Q: What will audiences find in your show that they won't find anywhere else in fringe?


A: The writing is unlike other works in a really exciting way. Episodic in its framework, the fractured nature of the storytelling is compelling, while resting on pillars of tradition, which grounds the text in familiarity. Fairytale has been an interesting way to explore darker themes in a modern context, leaning into imagination and creating a whimsical world.


‘Brothers Bare’ delivers fanciful elements onstage which the creative team and actors have brought to life with a sense of play and fun. The heightened characters and amplified stakes make for captivating storytelling which will appeal to our adult sensibilities as well as our youthful dispositions. The setting of this work, being within the rabbit hole, is a figurative space for the internal trappings of our mind, intertwined with the external choke hold of the things that we can't otherwise escape. It’s been an interesting playground in which to explore and create and will result in an enthralling night at the theatre—we can’t wait to share it with you.


Q: What will surprise audiences about this work?

The content of the work itself feels surprising. We're all too familiar with fairytale and nursery rhyme as it's so much a part of our cultural zeitgeist. We’ve been raised on these pillars, but there was always something a little uneasy about these works and often they stuck out as being a little untoward. As we came of age, it was glaringly obvious as we cringed and giggled at the content, clear double entendre or tawdry deeds. When you look closer, there is a very present, sordid undercurrent to these works. The female lens through which we're viewing these stories will magnify the sinister nature and the duplicity they possess. Fairytale texts have stark and unpleasant origins that are grisly and macabre but the modern, popular-culture re-imaginings that preoccupy our childhood are sparkly and shiny, skewing our perspective. They take dark content and sprinkle them with glitter, while at the core of the storytelling sits highly problematic, gendered characters that begin to define our identity and establish psychological limitations. This work is a collective f-you to traditional limitations we’re no longer willing to accept.
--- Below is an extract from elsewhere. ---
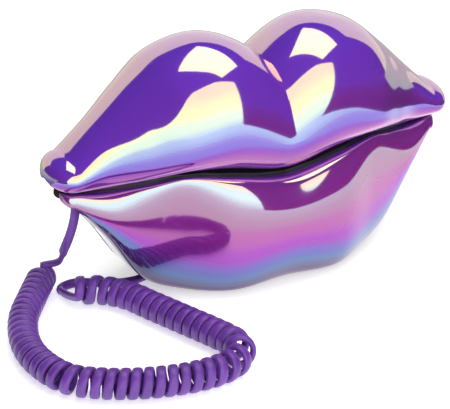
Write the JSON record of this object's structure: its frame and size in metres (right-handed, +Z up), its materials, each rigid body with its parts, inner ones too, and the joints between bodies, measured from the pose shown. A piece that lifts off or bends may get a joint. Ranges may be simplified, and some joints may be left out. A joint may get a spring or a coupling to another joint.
{
  "type": "novelty shaped telephone",
  "caption": "Corded desk telephone shaped like a pair of lips: the upper lip lifts off as the handset with its keypad, the lower lip is the base.",
  "frame": {"origin": "on the table, under the middle of the phone's own box without its handset cord", "axes": "+X along the mouth to the viewer's right, -Y towards the pouting front, +Z up"},
  "size_m": [0.2537, 0.1457, 0.1194],
  "materials": {
    "violet_shell": "high-gloss iridescent lacquer, violet to plum",
    "black_plastic": "fine matte moulded black",
    "key_plastic": "satin charcoal",
    "cord_vinyl": "satin purple vinyl",
    "black_rubber": "matte rubber",
    "grey_rubber": "soft silicone",
    "circuit_board": "green solder mask",
    "steel": "plain zinc-plated steel",
    "brass": "plain brass"
  },
  "bodies": {
    "base": {"base_front_shell": "violet_shell", "base_back_cover": "black_plastic", "base_deck": "black_plastic", "base_bottom_cover": "black_plastic", "rubber_foot_1": "black_rubber", "rubber_foot_2": "black_rubber", "rubber_foot_3": "black_rubber", "rubber_foot_4": "black_rubber", "base_screw_1": "steel", "base_screw_2": "steel", "base_screw_3": "steel", "base_screw_4": "steel", "ballast_plate": "steel", "base_circuit_board": "circuit_board", "ringer_buzzer": "brass", "line_jack": "black_plastic", "hook_switch": "key_plastic", "hook_spring": "steel", "base_cord_relief": "cord_vinyl", "handset_cord_lead": "cord_vinyl", "handset_cord_coil": "cord_vinyl", "base_cord_lead": "cord_vinyl"},
    "handset": {"handset_shell": "violet_shell", "handset_faceplate": "black_plastic", "keypad_mat": "grey_rubber", "keypad_circuit_board": "circuit_board", "earpiece_receiver": "steel", "earpiece_gasket": "grey_rubber", "microphone_capsule": "steel", "microphone_boot": "grey_rubber", "handset_screw_1": "steel", "handset_screw_2": "steel", "handset_screw_3": "steel", "handset_screw_4": "steel", "handset_cord_relief": "cord_vinyl"},
    "key_1": {"key_1": "key_plastic"},
    "key_2": {"key_2": "key_plastic"},
    "key_3": {"key_3": "key_plastic"},
    "key_4": {"key_4": "key_plastic"},
    "key_5": {"key_5": "key_plastic"},
    "key_6": {"key_6": "key_plastic"},
    "key_7": {"key_7": "key_plastic"},
    "key_8": {"key_8": "key_plastic"},
    "key_9": {"key_9": "key_plastic"},
    "key_star": {"key_star": "key_plastic"},
    "key_0": {"key_0": "key_plastic"},
    "key_hash": {"key_hash": "key_plastic"},
    "key_redial": {"key_redial": "key_plastic"},
    "key_flash": {"key_flash": "key_plastic"},
    "key_mute": {"key_mute": "key_plastic"},
    "hook_plunger": {"hook_plunger": "black_plastic"},
    "ringer_switch": {"ringer_switch": "key_plastic"},
    "tone_pulse_switch": {"tone_pulse_switch": "key_plastic"}
  },
  "joints": [
    {"name": "handset_lift", "type": "slide", "parent": "base", "child": "handset", "axis": [0, 0, 1], "range_m": [0, 0.12]},
    {"name": "hook_plunger_slide", "type": "slide", "parent": "base", "child": "hook_plunger", "axis": [0, 0, 1], "range_m": [0, 0.004], "deforming": ["hook_spring"]},
    {"name": "key_1_press", "type": "slide", "parent": "handset", "child": "key_1", "axis": [0, 0, 1], "range_m": [0, 0.0012], "stiffness_N_per_m": 600},
    {"name": "key_2_press", "type": "slide", "parent": "handset", "child": "key_2", "axis": [0, 0, 1], "range_m": [0, 0.0012], "stiffness_N_per_m": 600},
    {"name": "key_3_press", "type": "slide", "parent": "handset", "child": "key_3", "axis": [0, 0, 1], "range_m": [0, 0.0012], "stiffness_N_per_m": 600},
    {"name": "key_4_press", "type": "slide", "parent": "handset", "child": "key_4", "axis": [0, 0, 1], "range_m": [0, 0.0012], "stiffness_N_per_m": 600},
    {"name": "key_5_press", "type": "slide", "parent": "handset", "child": "key_5", "axis": [0, 0, 1], "range_m": [0, 0.0012], "stiffness_N_per_m": 600},
    {"name": "key_6_press", "type": "slide", "parent": "handset", "child": "key_6", "axis": [0, 0, 1], "range_m": [0, 0.0012], "stiffness_N_per_m": 600},
    {"name": "key_7_press", "type": "slide", "parent": "handset", "child": "key_7", "axis": [0, 0, 1], "range_m": [0, 0.0012], "stiffness_N_per_m": 600},
    {"name": "key_8_press", "type": "slide", "parent": "handset", "child": "key_8", "axis": [0, 0, 1], "range_m": [0, 0.0012], "stiffness_N_per_m": 600},
    {"name": "key_9_press", "type": "slide", "parent": "handset", "child": "key_9", "axis": [0, 0, 1], "range_m": [0, 0.0012], "stiffness_N_per_m": 600},
    {"name": "key_star_press", "type": "slide", "parent": "handset", "child": "key_star", "axis": [0, 0, 1], "range_m": [0, 0.0012], "stiffness_N_per_m": 600},
    {"name": "key_0_press", "type": "slide", "parent": "handset", "child": "key_0", "axis": [0, 0, 1], "range_m": [0, 0.0012], "stiffness_N_per_m": 600},
    {"name": "key_hash_press", "type": "slide", "parent": "handset", "child": "key_hash", "axis": [0, 0, 1], "range_m": [0, 0.0012], "stiffness_N_per_m": 600},
    {"name": "key_redial_press", "type": "slide", "parent": "handset", "child": "key_redial", "axis": [0, 0, 1], "range_m": [0, 0.0012], "stiffness_N_per_m": 600},
    {"name": "key_flash_press", "type": "slide", "parent": "handset", "child": "key_flash", "axis": [0, 0, 1], "range_m": [0, 0.0012], "stiffness_N_per_m": 600},
    {"name": "key_mute_press", "type": "slide", "parent": "handset", "child": "key_mute", "axis": [0, 0, 1], "range_m": [0, 0.0012], "stiffness_N_per_m": 600},
    {"name": "ringer_switch_slide", "type": "slide", "parent": "base", "child": "ringer_switch", "axis": [1, 0, 0], "range_m": [0, 0.005]},
    {"name": "tone_pulse_slide", "type": "slide", "parent": "base", "child": "tone_pulse_switch", "axis": [1, 0, 0], "range_m": [0, 0.005]}
  ],
  "couplings": [
    {"joint": "hook_plunger_slide", "follows": "handset_lift", "ratio": 0.033333}
  ]
}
Q: You're on a blind date. Nervously, you walk into the bar. Across the smoke and pool tables you see them - there they are. Your exact target audience member, personified. Can you describe them?

A: You like to watch. You know it. I know it. I like it too. We're a match made in heaven. It's a kink... we're people watchers. You're perched there, drink in hand, watching the couple across the way as they try and stifle an all too public argument, it’s delicious. The girl near the toilets, pretending to text, in that uncomfortably tight dress catches your eye. There’re three guys nearby on the prowl, peacocking as they try to smother their insecurity with broad-chested bravado. You’re into these characters, their little worlds and what’s ticking in their head. I get it. I get you. You’re in your twenties, you’re beautiful, even if you don’t own it yet and there is so much unsaid looming behind your eyes. Let’s meet at the theatre where you can talk dirty to me—tell me about the shows you’ve seen.



Q: What has been the most memorable moment in your process to this point?

A: Bringing together this team of people has been a joy. The first-read and listening to the language come to life was so exciting. The text has a strong, clear voice that marries contemporary and historic language patterns which is intended to put the audience a little off balance and it’s wonderful to see our actors embrace the work and relish working in that creative space. This piece was very much designed for artists to collaborate and to find a platform to flex their artistic muscles and seeing this company do that has been really wonderful. There are a lot of layers to delight in within this work, it’s felt like a playground, imaginations have been put to good use as we’ve created this weird, somewhat coarse world.


I hope that audiences come along to see what these wonderful creatives have achieved and to celebrate their artistry and that this gripping and twisted work gives them an enjoyable night at the theatre cause that's what fringe is all about!